NPs are advanced practice registered nurses (APRNs) who are prepared at the masters or doctoral level to provide primary, acute, chronic and specialty care to patients of all ages and walks of life. Daily practice includes: assessment; ordering, performing, supervising and interpreting diagnostic and laboratory tests; making diagnoses; initiating and managing treatment including prescribing medication and non-pharmacologic treatments; coordinating care; counseling; and educating patients and their families and communities. NPs practice in nearly every health care setting including occupational health, home health, long-term care facilities, clinics, hospitals, Veterans Health Administration and Indian Health Services facilities, emergency rooms, urgent care sites, private physician or NP practices (both managed and owned by NPs), nursing homes, schools, colleges, retail clinics, public health departments, nurse managed clinics, and homeless clinics.

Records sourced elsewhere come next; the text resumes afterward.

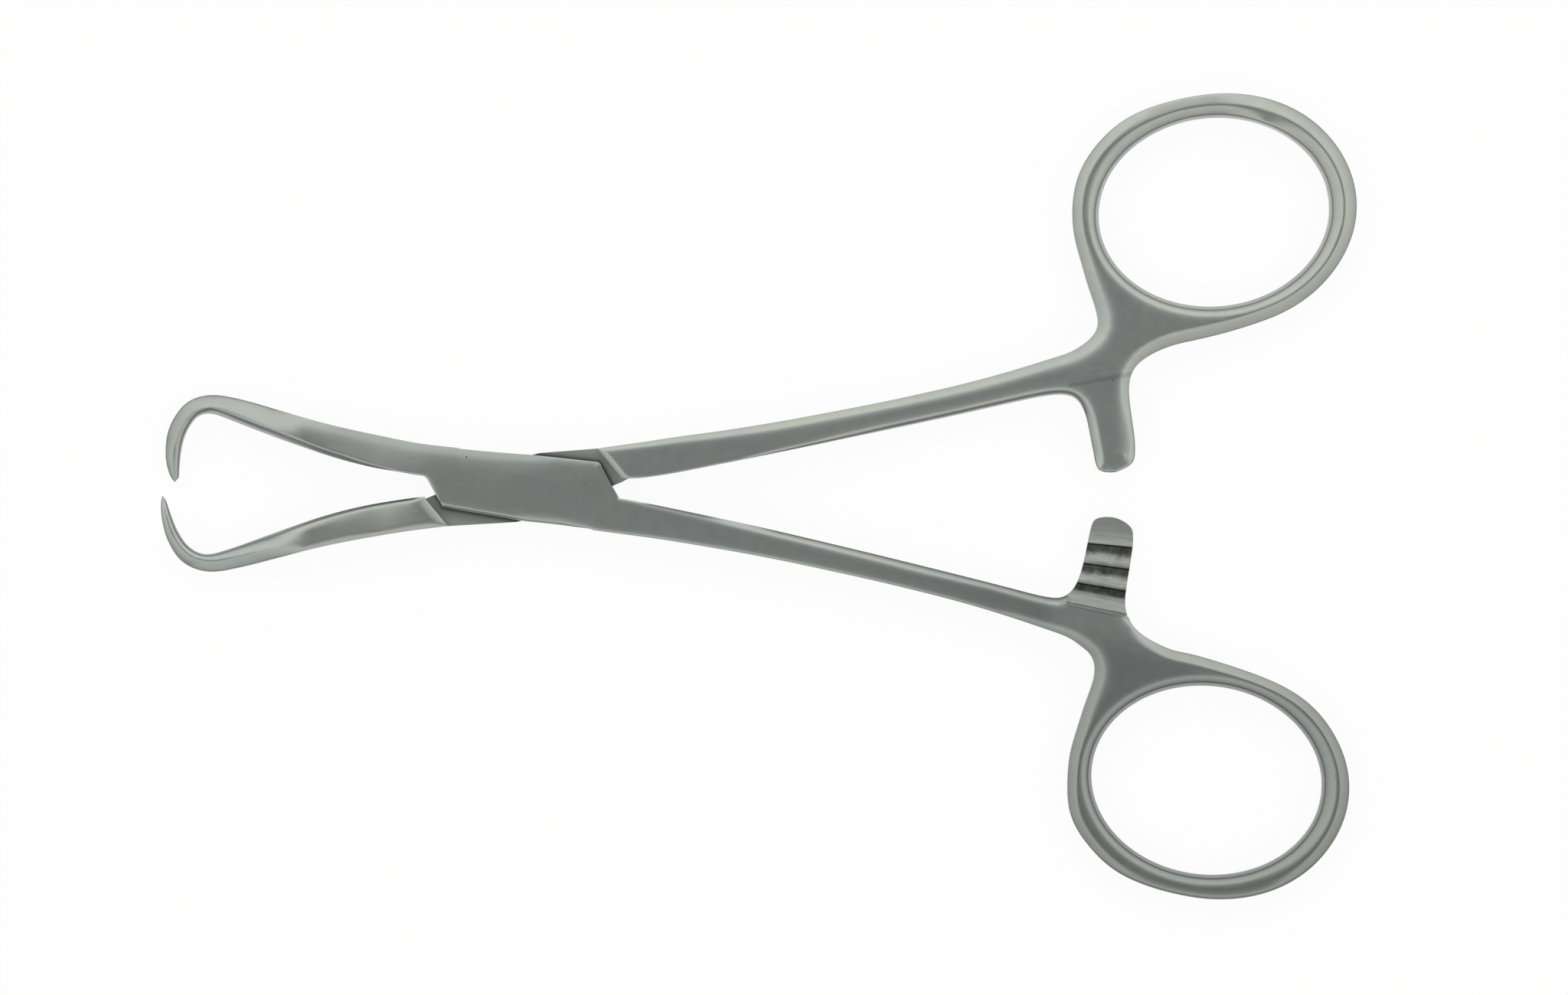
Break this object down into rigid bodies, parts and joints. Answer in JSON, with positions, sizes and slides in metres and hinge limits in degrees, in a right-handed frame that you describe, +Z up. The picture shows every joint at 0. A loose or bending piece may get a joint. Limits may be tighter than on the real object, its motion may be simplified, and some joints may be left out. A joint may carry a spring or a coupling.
{
  "type": "towel clamp",
  "caption": "Backhaus-pattern towel clamp: two crossed steel halves in a box lock, with curved sharp hooks, a toothed ratchet and finger rings.",
  "frame": {"origin": "the pin's axis where it meets the underside of the box lock", "axes": "+X along the clamp's centre line from the pin to the finger rings, +Y to the ring of the tongue half, +Z up out of the lock's upper face"},
  "size_m": [0.1313, 0.0888, 0.005],
  "materials": {
    "satin_steel": "satin, finely brushed along each piece",
    "ground_pin": "ground flush with the lock"
  },
  "bodies": {
    "slot_half": {"female_half": "satin_steel", "lock_pin": "ground_pin"},
    "tongue_half": {"male_half": "satin_steel"}
  },
  "joints": [
    {"name": "box_lock_hinge", "type": "hinge", "parent": "slot_half", "child": "tongue_half", "pos_m": [0, 0, 0.0025], "axis": [0, 0, 1], "range_deg": [-10, 25]}
  ]
}
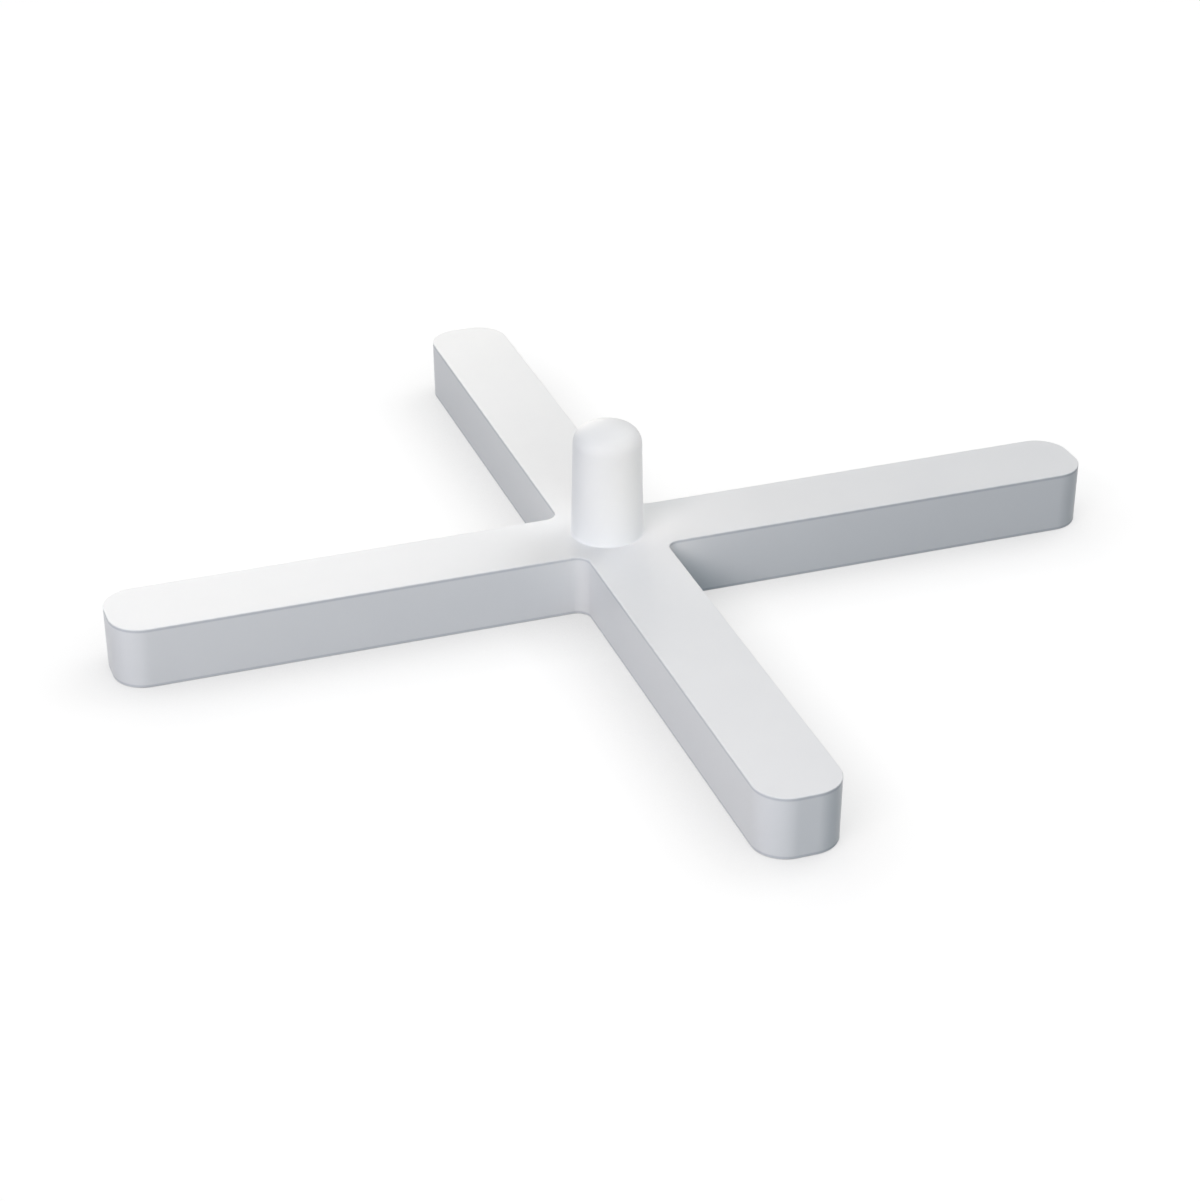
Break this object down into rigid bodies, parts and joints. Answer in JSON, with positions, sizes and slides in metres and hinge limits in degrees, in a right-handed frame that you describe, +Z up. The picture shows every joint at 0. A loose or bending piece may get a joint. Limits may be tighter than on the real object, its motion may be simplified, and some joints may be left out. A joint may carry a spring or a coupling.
{
  "type": "tile spacer",
  "caption": "Cross-shaped moulded plastic tile spacer with round-cornered arms and a domed pulling peg standing at the crossing.",
  "frame": {"origin": "centre of the crossing on the underside, at the middle of the four arms", "axes": "+Z up along the peg, +X along the arm on the right of the picture, +Y along the arm at the back"},
  "size_m": [0.0364, 0.0364, 0.0066],
  "materials": {
    "white_plastic": "satin white moulded plastic"
  },
  "bodies": {
    "root": {"tile_spacer": "white_plastic"}
  },
  "joints": []
}
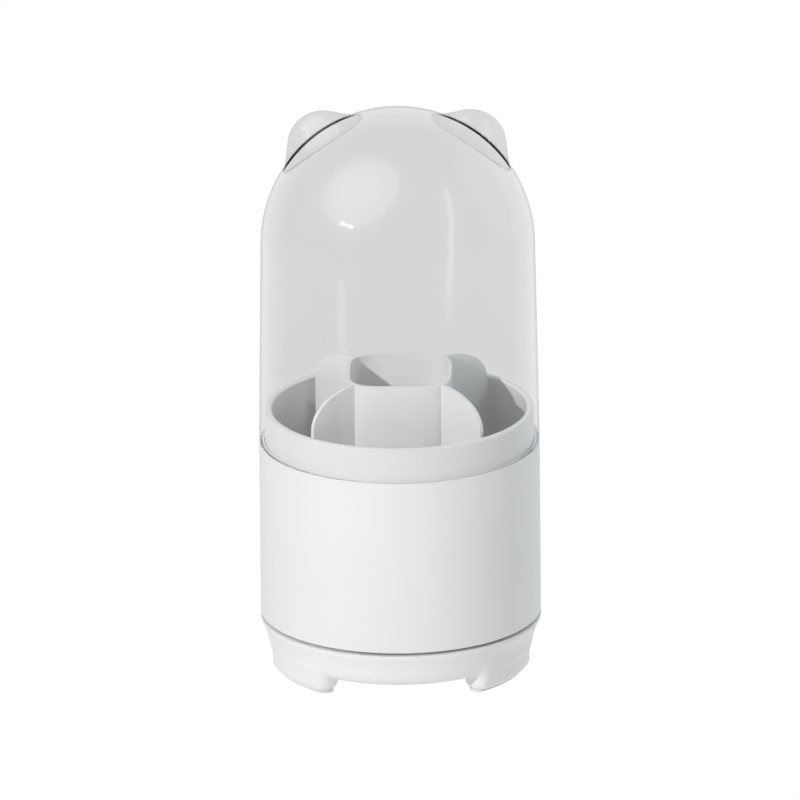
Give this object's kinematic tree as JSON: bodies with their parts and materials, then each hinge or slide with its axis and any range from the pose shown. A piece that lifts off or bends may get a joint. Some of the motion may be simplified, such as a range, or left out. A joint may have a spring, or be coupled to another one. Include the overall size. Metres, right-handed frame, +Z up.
{
  "type": "makeup brush holder",
  "caption": "Round upright makeup brush holder: a white cup with a finned divider turns on a footed base under a clear domed dust cover with two small ears.",
  "frame": {"origin": "middle of the footprint, on the surface that the foot pads rest on", "axes": "+Z up along the turning axis, +X to the viewer's right, towards the right ear, and -Y towards the viewer"},
  "size_m": [0.13, 0.13, 0.2698],
  "materials": {
    "base_white": "satin moulded",
    "shell_white": "satin moulded",
    "liner_white": "satin moulded",
    "divider_white": "satin moulded",
    "clear_plastic": "clear polished",
    "pad_rubber": "matt",
    "cage_natural": "natural",
    "race_steel": "ground",
    "ball_steel": "polished",
    "steel": "zinc plated"
  },
  "bodies": {
    "base": {"base_bowl": "base_white", "base_deck": "base_white", "deck_screws": "steel", "lower_race": "race_steel", "foot_pad_1": "pad_rubber", "foot_pad_2": "pad_rubber", "foot_pad_3": "pad_rubber"},
    "cage": {"ball_cage": "cage_natural", "ball_1": "ball_steel", "ball_2": "ball_steel", "ball_3": "ball_steel", "ball_4": "ball_steel", "ball_5": "ball_steel", "ball_6": "ball_steel", "ball_7": "ball_steel", "ball_8": "ball_steel", "ball_9": "ball_steel", "ball_10": "ball_steel", "ball_11": "ball_steel", "ball_12": "ball_steel"},
    "cup": {"cup_shell": "shell_white", "cup_liner": "liner_white", "upper_race": "race_steel", "pivot_washer": "steel", "pivot_screw": "steel"},
    "divider": {"divider_insert": "divider_white"},
    "cover": {"cover_dome": "clear_plastic", "ear_left": "clear_plastic", "ear_right": "clear_plastic"}
  },
  "joints": [
    {"name": "cup_spin", "type": "hinge", "parent": "base", "child": "cup", "pos_m": [0, 0, 0.02575], "axis": [0, 0, 1], "continuous": true},
    {"name": "cage_spin", "type": "hinge", "parent": "base", "child": "cage", "pos_m": [0, 0, 0.02575], "axis": [0, 0, 1], "continuous": true},
    {"name": "divider_lift", "type": "slide", "parent": "cup", "child": "divider", "axis": [0, 0, 1], "range_m": [0, 0.088]},
    {"name": "cover_lift", "type": "slide", "parent": "cup", "child": "cover", "axis": [0, 0, 1], "range_m": [0, 0.1]}
  ],
  "couplings": [
    {"joint": "cage_spin", "follows": "cup_spin", "ratio": 0.5}
  ]
}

NPs hold prescriptive authority in all 50 states and the District of Columbia. NPs complete more than one billion patient visits annually. NPs are already included in the definition of an “acceptable medical source” by the Social Security Administration for the purposes of certifying that an individual has a medically determinable impairment.
Nationwide, patients are choosing NPs as their health care provider and studies continue to show that NP provided health care is high quality and cost effective. Currently, federal employees can select an NP as their health care provider under the Federal Employees Health Benefits Program and over half the states authorize NPs to provide the diagnosis and care for a workplace related injury. Contrary to the workers’ compensation process in the majority of states, FECA requires that only a physician can make the diagnosis, certify the injury and extent of the disability, and oversee the patient’s treatment and care. This barrier places an additional burden on the nearly 2 million federal employees, depriving them from receiving health care from their provider of choice as well as hindering timely access to care and continuity of care.
AANP calls on Members of Congress to introduce legislation to authorize NPs to provide care under the Federal Employee’s Compensation Act.